What did you have in mind for supporting ULP's such as DS? For example this L3 protocol's purpose in life is to decide drop probabilities for individual packets on a hop-by-hop basis. For example assured forwarding has three levels of drop precedence (red, yellow, green). Then there's expedited forwarding in the highest priority queue, plus best effort, etc......
I've been wondering how an "Ethernet" standard is going to assist a L3 protocol such as DS by classification MAC traffic? Would you propose duplication of or cooperation with DS protocols? Maybe you let DS do its thing and present a CM enabled Ethernet egress port with remarked packets that are fortunate enough to have passed across the devices fabric w/o being dropped. This CM enabled Ethernet port would then align the offered MAC load to the queues it has available, it does this for example by inspecting DSCP values and comparing these DSCP values to a predefined buffer table. Bla bla bla......

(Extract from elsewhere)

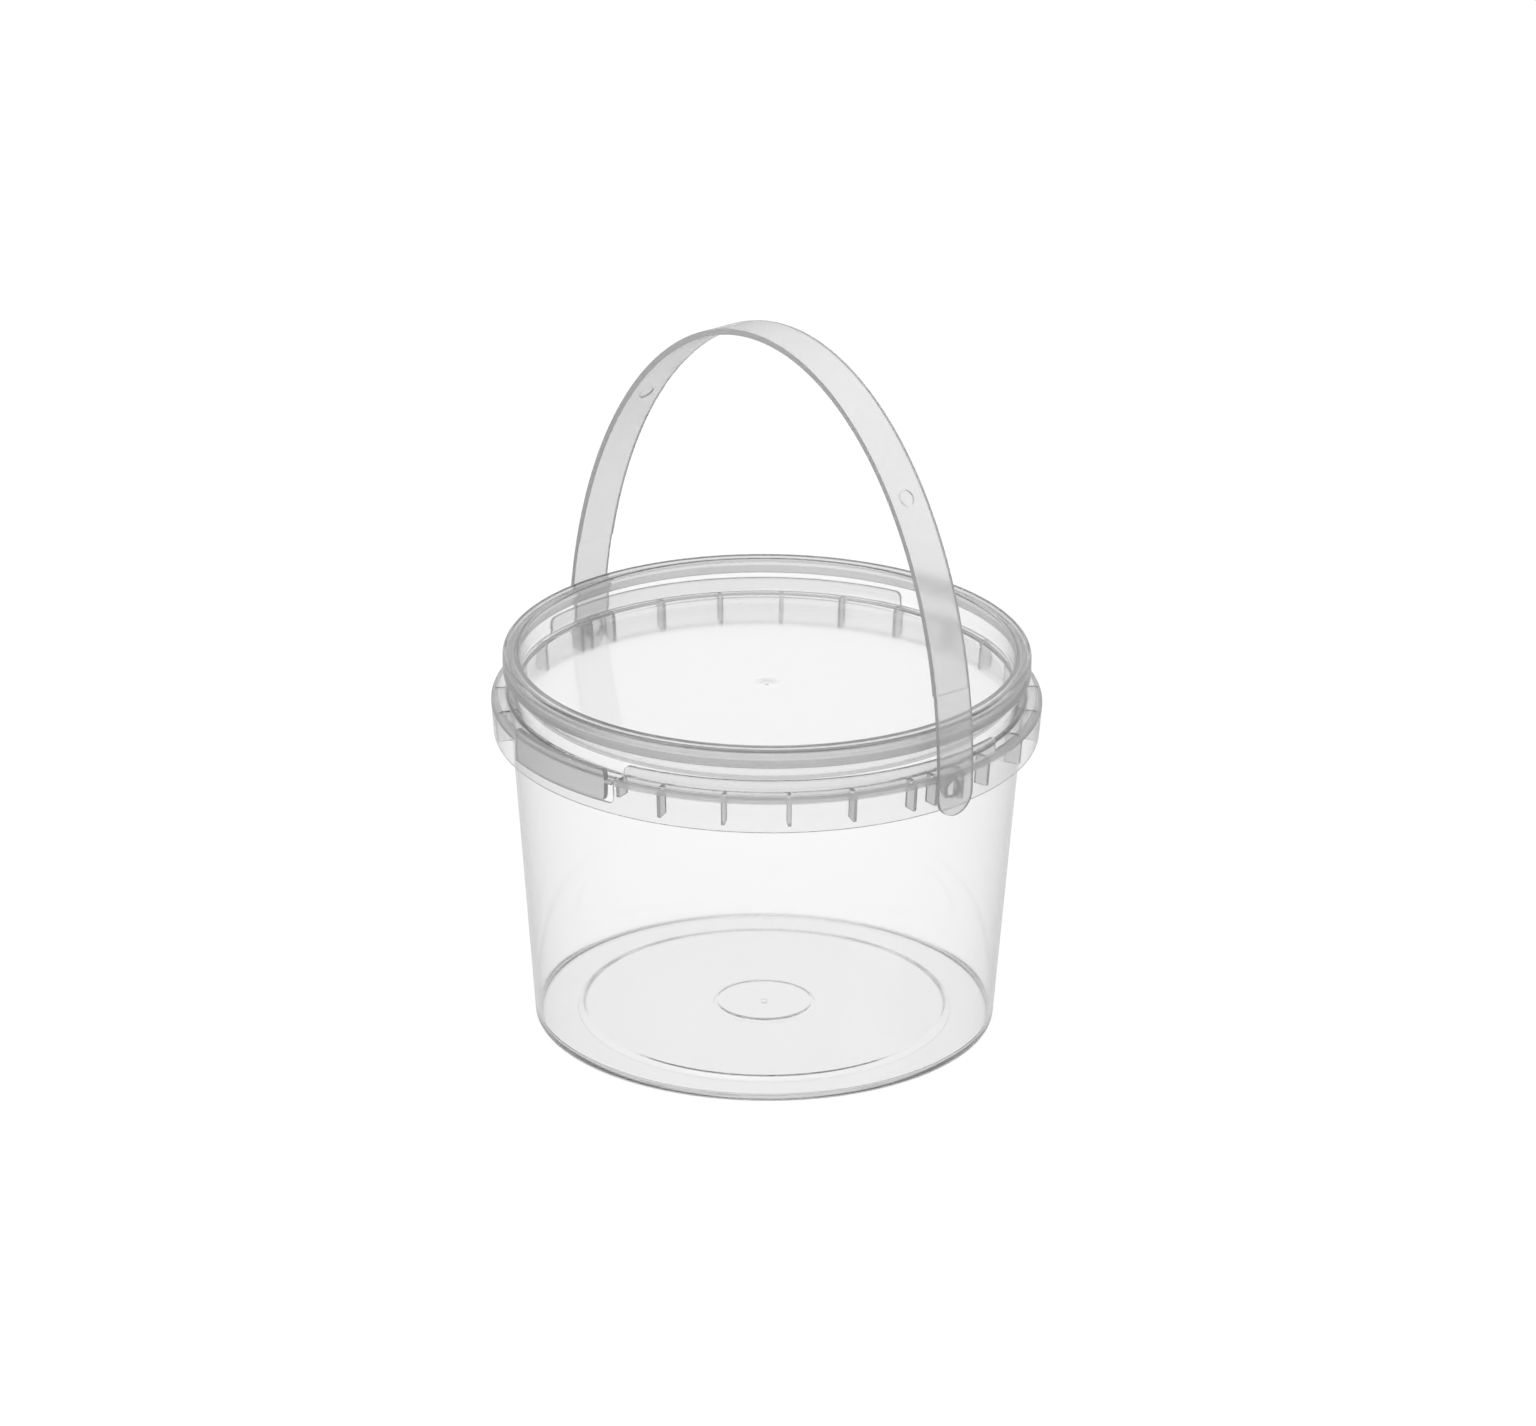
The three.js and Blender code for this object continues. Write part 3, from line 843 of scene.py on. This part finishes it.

The lights haven't gone off for me yet, I don't see the value in CM supporting DS because switch manufactures have already figured this one out and implemented this concept of multiple egress queues working at line rate. Plus these implementations require global knowledge of networking policies to configure them properly, and more importantly to standardize them were talking about linking behavior of ingress and egress ports, knowledge of system wide (e.g. switch or router) buffer management capabilities, all very much vendor specific capabilities that would be very difficult to get everyone to agree to.